Paul Schott Stevens, President and CEO, Investment Company Institute (ICI) talks to Cafemutual about what helped the US mutual fund industry grow exponentially and more.
What do American investors prefer – paying fee to advisors for financial advice or paying embedded loads or commissions? What proportion of investors pay fee for financial advice in US?
The US mutual fund market has undergone a transformation in the past few decades. It used to be that funds sold with front-end loads predominated. But today no-load share classes account for nearly two thirds of long-term fund assets in the US. Now, 90 percent of US mutual funds offer both a front-load share class or a no-load share class, leaving investors to choose what best suits their needs. The direct competition between broker-sold funds and no-load funds has led to a number of changes, including a marked decline in load fees paid by US mutual fund investors. As of last year, US mutual fund investors typically paid less than 1 percent in loads or commissions.  Much of the shift in the use of no-load funds can be attributed to a change in how American investors choose to compensate financial advice. Our research indicates that 80 percent of households owning mutual fund shares outside employer-sponsored retirement plans own fund shares through investment professionals. For those using a broker or other financial professional, the trend in the US is to choose a no-load fund and compensate the adviser through an asset-based or hourly fee.
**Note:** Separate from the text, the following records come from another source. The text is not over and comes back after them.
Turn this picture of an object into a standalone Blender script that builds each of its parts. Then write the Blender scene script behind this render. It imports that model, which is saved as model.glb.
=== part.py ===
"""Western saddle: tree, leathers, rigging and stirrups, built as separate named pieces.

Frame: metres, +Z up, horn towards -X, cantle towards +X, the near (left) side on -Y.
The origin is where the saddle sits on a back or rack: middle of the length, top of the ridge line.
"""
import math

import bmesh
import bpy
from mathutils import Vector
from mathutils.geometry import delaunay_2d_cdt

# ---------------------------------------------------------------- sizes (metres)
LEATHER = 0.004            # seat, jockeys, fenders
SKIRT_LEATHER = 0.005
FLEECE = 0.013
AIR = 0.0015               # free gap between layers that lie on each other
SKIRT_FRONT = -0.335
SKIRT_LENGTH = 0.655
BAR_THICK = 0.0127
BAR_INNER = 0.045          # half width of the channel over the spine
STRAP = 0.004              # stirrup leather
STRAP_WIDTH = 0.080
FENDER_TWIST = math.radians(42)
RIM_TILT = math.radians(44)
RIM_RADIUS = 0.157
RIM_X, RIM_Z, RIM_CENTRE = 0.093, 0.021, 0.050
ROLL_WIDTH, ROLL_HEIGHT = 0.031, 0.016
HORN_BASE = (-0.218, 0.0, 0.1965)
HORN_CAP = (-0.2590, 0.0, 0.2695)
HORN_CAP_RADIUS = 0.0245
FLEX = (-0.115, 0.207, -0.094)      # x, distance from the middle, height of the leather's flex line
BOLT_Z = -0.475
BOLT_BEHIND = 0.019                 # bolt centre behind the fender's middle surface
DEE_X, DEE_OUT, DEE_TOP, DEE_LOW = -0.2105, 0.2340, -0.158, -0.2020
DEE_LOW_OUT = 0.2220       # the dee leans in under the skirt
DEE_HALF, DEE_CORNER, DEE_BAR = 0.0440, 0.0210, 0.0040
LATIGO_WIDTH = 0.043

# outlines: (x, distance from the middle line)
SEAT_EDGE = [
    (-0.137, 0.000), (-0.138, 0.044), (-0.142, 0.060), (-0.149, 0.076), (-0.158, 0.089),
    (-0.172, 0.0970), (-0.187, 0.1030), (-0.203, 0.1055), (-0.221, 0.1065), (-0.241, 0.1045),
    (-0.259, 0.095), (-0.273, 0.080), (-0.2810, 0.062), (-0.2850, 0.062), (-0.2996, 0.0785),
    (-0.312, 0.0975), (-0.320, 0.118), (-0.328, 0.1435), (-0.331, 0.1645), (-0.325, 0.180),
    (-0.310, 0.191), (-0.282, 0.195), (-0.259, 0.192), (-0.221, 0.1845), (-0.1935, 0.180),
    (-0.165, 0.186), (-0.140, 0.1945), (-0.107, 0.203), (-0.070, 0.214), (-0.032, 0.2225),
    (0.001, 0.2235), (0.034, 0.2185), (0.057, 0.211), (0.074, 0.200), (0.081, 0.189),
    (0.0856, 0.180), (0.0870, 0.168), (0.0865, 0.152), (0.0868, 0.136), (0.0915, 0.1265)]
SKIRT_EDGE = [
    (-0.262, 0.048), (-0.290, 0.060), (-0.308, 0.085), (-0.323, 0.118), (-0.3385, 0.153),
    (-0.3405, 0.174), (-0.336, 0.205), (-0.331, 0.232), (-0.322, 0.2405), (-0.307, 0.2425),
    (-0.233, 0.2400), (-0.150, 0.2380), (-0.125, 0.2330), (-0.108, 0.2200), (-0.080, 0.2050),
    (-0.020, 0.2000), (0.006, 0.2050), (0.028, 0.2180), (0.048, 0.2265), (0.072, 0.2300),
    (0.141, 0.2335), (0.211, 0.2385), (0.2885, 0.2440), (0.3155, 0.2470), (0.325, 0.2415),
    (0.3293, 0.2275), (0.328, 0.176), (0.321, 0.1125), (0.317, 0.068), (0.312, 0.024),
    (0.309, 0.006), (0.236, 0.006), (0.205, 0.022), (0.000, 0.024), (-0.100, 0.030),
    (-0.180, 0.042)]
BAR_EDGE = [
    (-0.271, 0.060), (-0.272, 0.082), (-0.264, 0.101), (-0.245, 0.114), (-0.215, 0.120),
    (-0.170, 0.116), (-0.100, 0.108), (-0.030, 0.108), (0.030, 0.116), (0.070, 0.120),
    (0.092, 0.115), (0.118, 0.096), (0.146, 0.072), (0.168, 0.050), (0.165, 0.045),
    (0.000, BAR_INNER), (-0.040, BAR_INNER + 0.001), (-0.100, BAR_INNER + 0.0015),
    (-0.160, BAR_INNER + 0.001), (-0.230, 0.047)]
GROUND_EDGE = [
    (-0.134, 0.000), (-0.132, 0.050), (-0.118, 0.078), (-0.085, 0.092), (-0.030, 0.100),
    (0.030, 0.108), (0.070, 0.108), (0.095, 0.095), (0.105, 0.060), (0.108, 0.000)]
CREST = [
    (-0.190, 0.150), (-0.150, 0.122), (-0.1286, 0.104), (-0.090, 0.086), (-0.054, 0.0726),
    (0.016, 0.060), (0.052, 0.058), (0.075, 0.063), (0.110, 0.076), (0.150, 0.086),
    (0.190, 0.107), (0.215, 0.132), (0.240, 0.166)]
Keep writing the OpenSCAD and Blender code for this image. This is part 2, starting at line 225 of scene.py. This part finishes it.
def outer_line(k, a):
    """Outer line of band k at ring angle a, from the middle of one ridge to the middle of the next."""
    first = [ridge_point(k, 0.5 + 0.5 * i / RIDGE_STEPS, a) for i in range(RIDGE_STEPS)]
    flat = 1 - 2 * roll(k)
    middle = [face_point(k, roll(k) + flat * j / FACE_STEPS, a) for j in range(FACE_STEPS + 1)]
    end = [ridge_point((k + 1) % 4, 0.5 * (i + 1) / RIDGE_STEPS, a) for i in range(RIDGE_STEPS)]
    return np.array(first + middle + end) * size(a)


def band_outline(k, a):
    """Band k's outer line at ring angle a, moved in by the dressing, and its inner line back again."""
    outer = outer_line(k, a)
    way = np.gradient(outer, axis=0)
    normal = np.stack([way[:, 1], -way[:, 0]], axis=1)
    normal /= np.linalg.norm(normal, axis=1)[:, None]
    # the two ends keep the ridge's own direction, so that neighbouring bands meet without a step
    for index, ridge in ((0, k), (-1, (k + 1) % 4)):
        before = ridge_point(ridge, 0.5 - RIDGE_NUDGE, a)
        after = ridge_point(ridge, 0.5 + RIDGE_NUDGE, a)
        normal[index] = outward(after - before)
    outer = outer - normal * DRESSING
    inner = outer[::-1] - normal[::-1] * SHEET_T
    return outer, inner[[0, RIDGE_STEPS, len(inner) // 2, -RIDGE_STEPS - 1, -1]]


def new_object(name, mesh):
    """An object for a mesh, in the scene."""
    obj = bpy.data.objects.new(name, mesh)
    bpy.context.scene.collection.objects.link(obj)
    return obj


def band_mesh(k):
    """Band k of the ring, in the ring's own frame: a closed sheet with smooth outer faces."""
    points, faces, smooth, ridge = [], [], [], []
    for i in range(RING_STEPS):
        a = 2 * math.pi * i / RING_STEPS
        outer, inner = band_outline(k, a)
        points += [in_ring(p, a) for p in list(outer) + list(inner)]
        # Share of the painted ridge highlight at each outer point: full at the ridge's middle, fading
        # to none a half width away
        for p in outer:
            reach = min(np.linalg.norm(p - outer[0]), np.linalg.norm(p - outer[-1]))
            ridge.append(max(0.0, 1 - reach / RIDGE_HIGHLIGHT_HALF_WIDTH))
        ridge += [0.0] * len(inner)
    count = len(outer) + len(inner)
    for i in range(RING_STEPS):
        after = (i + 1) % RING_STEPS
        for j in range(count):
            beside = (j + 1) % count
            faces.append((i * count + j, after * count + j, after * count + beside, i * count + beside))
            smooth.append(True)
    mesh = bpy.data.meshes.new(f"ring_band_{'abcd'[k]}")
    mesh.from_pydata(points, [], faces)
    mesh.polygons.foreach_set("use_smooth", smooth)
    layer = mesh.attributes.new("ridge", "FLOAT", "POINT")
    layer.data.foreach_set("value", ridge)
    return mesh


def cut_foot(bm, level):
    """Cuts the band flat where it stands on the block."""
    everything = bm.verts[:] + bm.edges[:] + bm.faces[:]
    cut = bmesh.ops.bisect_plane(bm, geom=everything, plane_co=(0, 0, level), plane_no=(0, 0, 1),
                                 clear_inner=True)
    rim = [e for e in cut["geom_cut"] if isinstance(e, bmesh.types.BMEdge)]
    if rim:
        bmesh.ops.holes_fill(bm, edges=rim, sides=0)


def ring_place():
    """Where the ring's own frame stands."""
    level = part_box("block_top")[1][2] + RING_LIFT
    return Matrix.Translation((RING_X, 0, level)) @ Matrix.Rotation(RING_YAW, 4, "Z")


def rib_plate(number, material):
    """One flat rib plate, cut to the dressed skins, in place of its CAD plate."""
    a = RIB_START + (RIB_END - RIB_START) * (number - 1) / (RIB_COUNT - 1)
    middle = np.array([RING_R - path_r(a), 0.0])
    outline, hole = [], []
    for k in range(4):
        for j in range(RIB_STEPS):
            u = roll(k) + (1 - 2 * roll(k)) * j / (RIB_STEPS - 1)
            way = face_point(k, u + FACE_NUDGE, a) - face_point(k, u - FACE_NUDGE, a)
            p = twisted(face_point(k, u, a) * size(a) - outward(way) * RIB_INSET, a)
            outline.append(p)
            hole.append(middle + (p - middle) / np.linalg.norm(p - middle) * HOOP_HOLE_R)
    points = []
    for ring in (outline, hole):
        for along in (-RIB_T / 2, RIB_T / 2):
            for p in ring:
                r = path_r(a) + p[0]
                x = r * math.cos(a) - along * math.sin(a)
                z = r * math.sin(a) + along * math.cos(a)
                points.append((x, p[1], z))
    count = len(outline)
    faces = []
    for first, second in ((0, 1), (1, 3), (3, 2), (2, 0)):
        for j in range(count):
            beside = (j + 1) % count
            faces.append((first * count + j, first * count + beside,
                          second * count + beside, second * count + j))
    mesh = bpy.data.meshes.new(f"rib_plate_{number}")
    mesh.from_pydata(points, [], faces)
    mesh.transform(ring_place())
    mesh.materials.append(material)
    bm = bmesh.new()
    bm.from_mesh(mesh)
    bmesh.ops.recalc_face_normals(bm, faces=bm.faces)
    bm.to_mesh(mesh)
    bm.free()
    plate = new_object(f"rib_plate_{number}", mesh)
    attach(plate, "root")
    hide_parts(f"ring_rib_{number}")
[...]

The penetration level of mutual funds among US households is one of the highest globally. What are the reasons for this? 
ICI Global just conducted research on this issue. Typically, countries with large domestic fund industries are those with higher per capita income and deeper and more liquid stock markets. Defined contribution (DC) pension systems that allow for investment in funds are also a key factor in fostering larger fund industries. India has a deep and liquid stock market, which bodes well for its future. And as India’s per-capita income rises, its middle class grows, and its population ages, more people will save for retirement and other long-term financial goals. This also should spur domestic fund industry growth.
What has helped US mutual fund industry grow so rapidly, in spite of the recession? 
American fund investors tend to have a long-term outlook and this is a great strength of our system. It comes from the fact that investors are using funds to save for retirement and other significant expenses, like buying a house or sending a child to college, that have a long time horizon. For this reason, even during the global financial crisis most savers using 401(k) plans (the most common DC plans) kept contributing to their retirement accounts. That decision has rebounded to their benefit: much of the growth in assets since 2009 can be attributed to continuing contributions to retirement accounts, a growing trend towards international equity exposure and the global recovery in equity prices. The penetration of mutual funds among Indian households is still in single digit despite the fact that a vast majority of Indian equity funds outperform the markets. What suggestions would you make to increase their popularity? Each country has its own circumstances but in the United States we are strong believers in the tremendous advantages that funds offer for long-term savings. Our system of defined contribution plans empowers individuals by helping them build savings over their working lives. We like defined contribution retirement plans because they allow workers to own their own assets and control investment decisions. These plans are transparent. They also are portable and accrue value throughout a participant’s working life. Indian policy makers may wish to study and consider whether development and expansion of a DC pension system in India might benefit savers and the country’s capital markets.
Has the growth of robo advisers affected traditional advisers in US? 
Online advice solutions, known as “robo advisers,” are yet another great innovation in the fund industry. They hold a lot of promise in terms of helping savers and creating new efficiencies. But my view—and that of many industry leaders—is that they are a means to an end, not the end. I’m still a strong believer in personal relationships with investors. And even those who are innovating around the use of online advice don’t believe it’s a complete replacement for the many other services they provide through other channels. Anything that serves and further informs the investor is a positive, but this latest development won’t supplant the many things the fund industry and its intermediaries do so well when interacting with investors.
How are American fund houses carrying out investor awareness programs? 
How do you measure the effectiveness of investor awareness activities? What needs to be done to make such programs robust? Investor education and engagement are valuable and important because we all benefit when investors are educated and equipped to make sound decisions about their financial needs. US mutual fund companies have a long, proud history of working to inform and teach investors through a variety of creative and research-based approaches. Many of these draw upon the Internet, social media, and other digital communications tools. There’s a lot of innovation afoot. And so it’s no accident that surveys show eight in ten US fund investors feel confident that saving through funds will help them meet their savings goals. Education and engagement make a difference.   We believe in a few fundamentals. First, investor education cannot fully replace financial advice in supporting most investors in making sound decisions. Financial advisors play an important role. Second, investor education should strive to equip potential investors to make choices that best fit their needs and circumstances, but not to drive them to particular products. One size doesn’t fit all.     Ultimately, investor education programs that successfully encourage average savers to build more long-term wealth for themselves and their families through the use of funds are setting up a brighter future for those individuals and the country in which they live.